Mais limite de cet extrait, on devine que comme les députés de la Gironde il borne « le peuple de Saint-Domingue » à ses dizaines de milliers de colons métis et de noirs affranchis et écarte les centaines de milliers d’esclaves dont l’annonce d’une insurrection, déclenchée le 23 août 1791, arriva en France métropolitaine deux mois plus tard, fin octobre. Il acceptait implicitement l’envoi de troupes contre les esclaves insurgés. Cela ne démontre pas ni chez lui ni davantage chez les Girondins une vision négative des insurgés. De par ses lectures de la Chronique de Paris, on peut dire qu’il partageait l’avis de Condorcet exprimé dans le numéro du 25 mars 1792. Celui-ci qui commente avec satisfaction le décret législatif de la veille ajouta timidement :
« Pour l’honneur de l’humanité, il est à espérer que les intérêts des Noirs ne seront pas entièrement oubliés » [16]. Ainsi pour Condorcet, comme pour Robespierre en 1792, l’abolition de l’esclavage des Noirs était à l’ordre du jour, mais se devait de rester progressive.

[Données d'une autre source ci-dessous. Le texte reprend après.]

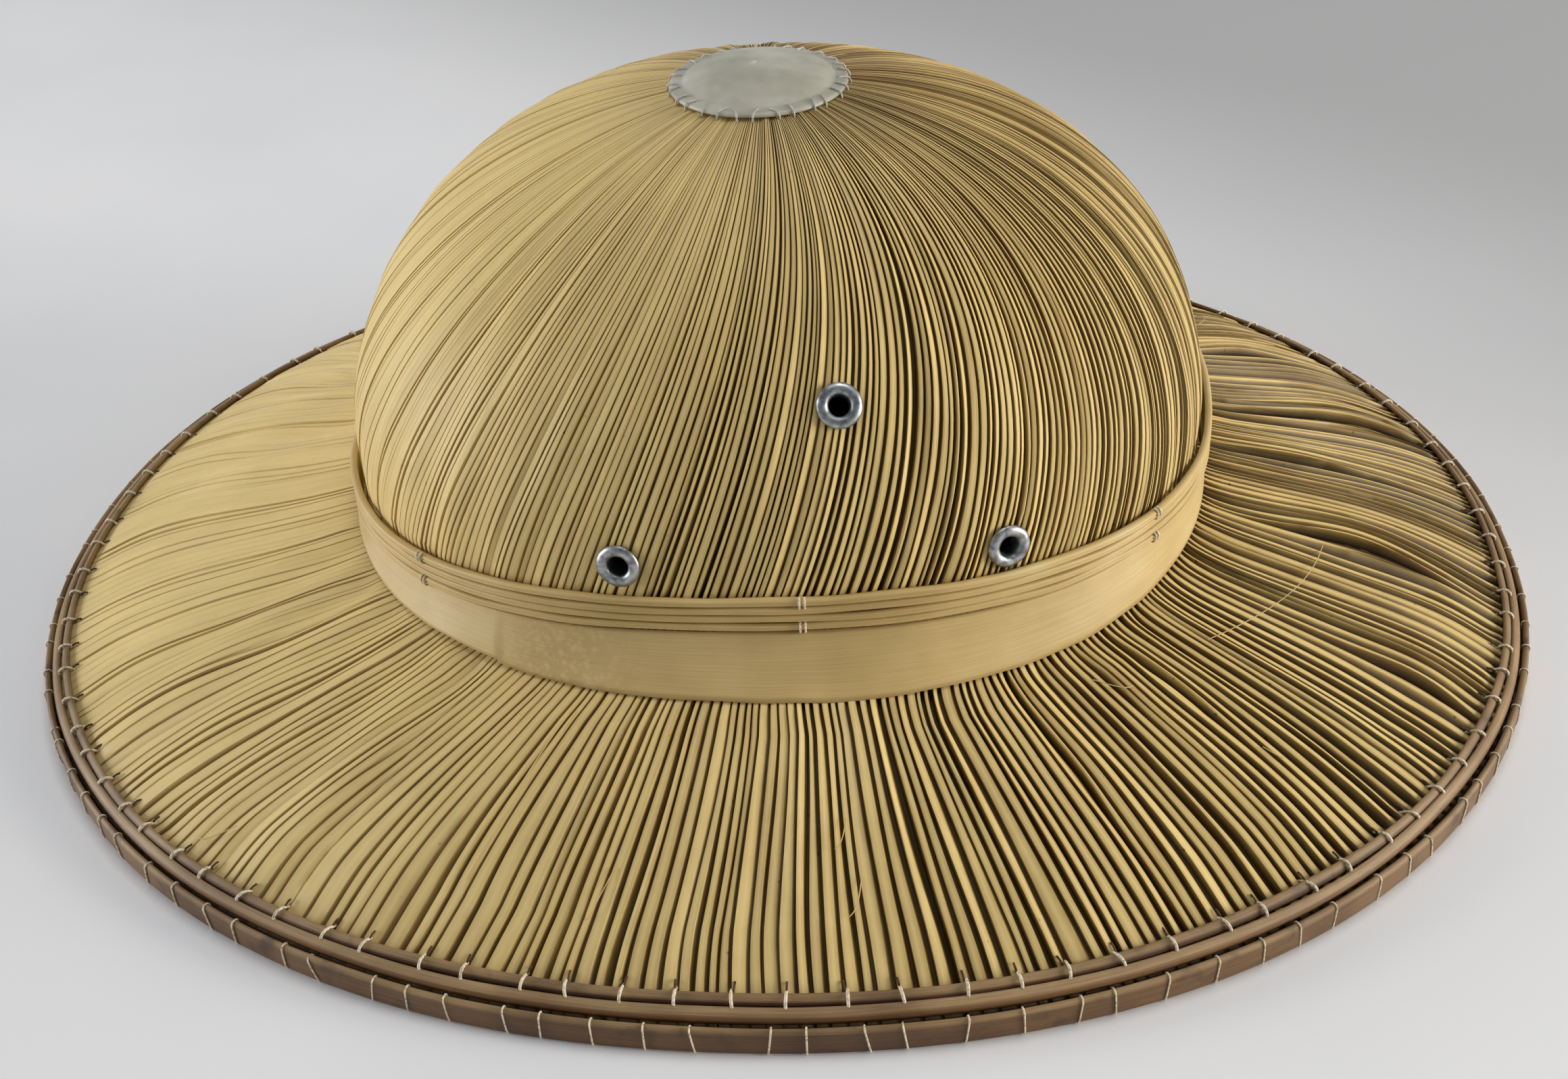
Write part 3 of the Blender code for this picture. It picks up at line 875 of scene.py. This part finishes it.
def make_pleated_brim(pleats, finish):
    """The brim: the same pleats run on under the band and fan out to the hoops."""
    out_share = np.linspace(0, 1, 46) ** 1.05
    in_share = np.linspace(1, 0, 7)
    share = np.concatenate((out_share, in_share))
    bearing = pleats.bearings(share, brim_sway, brim_gape)
    radius = 112 * MM + (190 - 112) * MM * share
    pitch = 2 * np.pi * radius / pleats.count
    edge_free = 1 - smooth_step(share, 0.9, 0.925)
    root_free = smooth_step(share, 0.03, 0.1)
    height = pleats.heights(share, pitch, edge_free * root_free)
    height = np.where(height < 0, height * (0.25 + 0.75 * edge_free)[:, None], height)
    swell = (0.2 * MM + 0.25 * MM * (np.cos(bearing) < -0.5)) * GROUPS(bearing, -share[:, None])
    height = height + swell * (edge_free * root_free)[:, None]
    rows = []
    n = len(out_share)
    groove = pleats.shade_and_highlight_mark(len(share))
    own_start = pleats.spread(pleats.start)
    is_top = np.tile(np.array((0, 0, 1, 1, 1)), pleats.count)
    # Below each lifted blade, the groove's first column gets less painted shade, down to the painted
    # highlight, so that its open face looks lit.
    wide = np.clip(brim_gape(pleats.start, share[:, None]) * MID_BRIM / MM, 0, 1)
    groove[:, ::COLUMNS_PER_PLEAT] *= 1 - 1.5 * wide
    height[:, ::COLUMNS_PER_PLEAT] *= 1 - 0.8 * wide
    # Painted shade: the rows at the rim's edge are painted fully dark.
    groove[share > 0.985] = 1.0
    for i in range(len(share)):
        blades = blade_lift(own_start, share[i])
        if i < n:
            lift = height[i] + blades * is_top
        else:
            lift = -LEAF + 0.35 * height[i] + 0.4 * blades * is_top
        rows.append(brim_place(bearing[i], share[i], lift))
    table = closed(np.stack(rows))
    tips = pleats.spread(np.random.default_rng(9).uniform(0.1, 0.9, pleats.count))
    stain = smooth_step(share, 0.84, 0.93)[:, None] * tips[None, :] * 0.75
    tone = pleats.spread(pleats.tone)[None, :] + 0 * bearing
    piece = rolled_sheet("brim_pleats", table, groove=closed(groove), stain=closed(stain),
                         tone=closed(tone))
    crisp_folds(piece)
    return finished(piece, finish, "pleated_leaf", "brim_leaf")


# Band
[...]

[1] Bernard GAINOT, « Robespierre et la question coloniale » collectif Robespierre portraits croisés Paris, Armand Colin, 2012, p. 79-94 (89) .
[2] Jean-Clément MARTIN, Robespierre ou la fabrication d’un monstre, Paris, Perrin, 2016, 115-116, 142.
[3] Bernard GAINOT, art cit p. 94
[4] Jean-Clément MARTIN, op cit, p 161
[5] Yves BENOT, La révolution française et la fin des colonies Paris La Découverte 1987, p. 100
[6] Ibidem p. 101.
[7] Œuvres de Robespierre, tome IV le Défenseur de la Constitution- n° 3 -31 mai 1792 .
[8] Le titre est « Considérations sur l’une des principales causes de nos. maux », p. 77-99
[9] OEuvres de Robespierre tome IV, p. 83
[10] Ibidem p. 95 Ces deux journaux sont régulièrement cités dans le numéro.
[11] Ibidem p. 84 Jean-Daniel PIQUET, L’Emancipation des Noirs dans la Révolution française (1789-1795), Paris Karthala, 2002 p. 155
[12] Archives Parlementaires, tome 26 p. 95 .
[13] Idem
[14] Archives parlementaires, tome 40, p. 214 ; Jean-Daniel PIQUET, op.ci.t p.146
[15] Cesare VETTER, Marco MARIN, Elisabetta GON, Dictionnaire Robespierre.. Lexicométrie et usges langagiers. Outils pour une histoire du lexique de l’Incorruptible, Tome 1, Trieste, EUT, Editizioni Universita di Trieste, 2015, 768 p.
[16] La Chronique de Paris, 25 mars1792 ; Yves BENOT, op cit. p. 150.